|M'aiq the Liar
M'aiq the Liar is a Khajiit well-known for his (often humorous) comments on the Elder Scrolls series, as he (or a relative) has also appeared in both Morrowind and Oblivion. He will make witty comments about the game's strong points, smart remarks to common complaints about the game, or just general references to different aspects of the game. A wanderer, M'aiq may be found in a number of random areas, either around cities or roaming the wilderness. When encountered, he may say a multitude of different things. After he utters three of the clever phrases listed below, if you try to speak with him again, he will only say either "M'aiq is tired now. Go bother somebody else." or "M'aiq is done talking."
"M'aiq wishes you well."
- A common greeting when you first meet him or enter conversation.
"M'aiq knows many things, no?"
- A hint at M'aiq's vast knowledge.
"M'aiq knows much, and tells some. M'aiq knows many things others do not."
"What does it mean to combine magic? Magic plus magic is still magic."
- This and the next line reference changes to the magic interface, such as custom spells available in Daggerfall, Morrowind, and Oblivion. This refers to pre-release talks that the new dual-wielding system might also include the ability to combine spells, a feature that is not present in the final game.
"Too much magic can be dangerous. M'aiq once had two spells and burned his sweetroll."
- This refers to 'Dual Casting', which overcharges double-casted spells. Also, the "sweetroll" is a running gag occurring in many Bethesda games, being mentioned in both Elder Scrolls and Fallout games.
"Much snow in Skyrim. Enough snow. M'aiq does not want any more."
- Referencing the fact that Skyrim was originally promised to have dynamic snow that built on surfaces. This is present in the final game to a small degree, but really only changes textures to snowy textures instead of accumulating a physical pile of snow.
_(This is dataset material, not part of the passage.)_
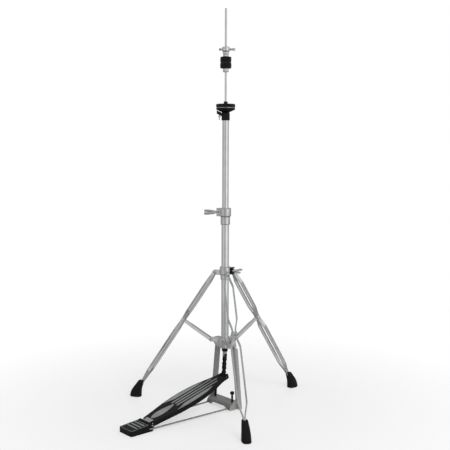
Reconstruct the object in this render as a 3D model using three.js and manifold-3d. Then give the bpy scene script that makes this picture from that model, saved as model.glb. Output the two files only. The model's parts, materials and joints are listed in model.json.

"Skyrim was once the land of many butterflies. Now, not so much."
- This might refer to the fact that you can catch butterflies, or it could be a reference to an apparent bug from early in Skyrim's development where butterflies would not despawn and would quickly flood the game world.
"Snow falls. Why worry where it goes. M'aiq thinks the snowflakes are pretty."
- Referencing how the new physics behavior system works, particularly snowflakes forming 'snow banks' in this case. Alternatively, it could be referring to the fact that snow (and rain) clips through most objects so it can be snowing underneath a shelter.
"M'aiq carries two weapons, to be safe. What if one breaks? That would be most unlucky."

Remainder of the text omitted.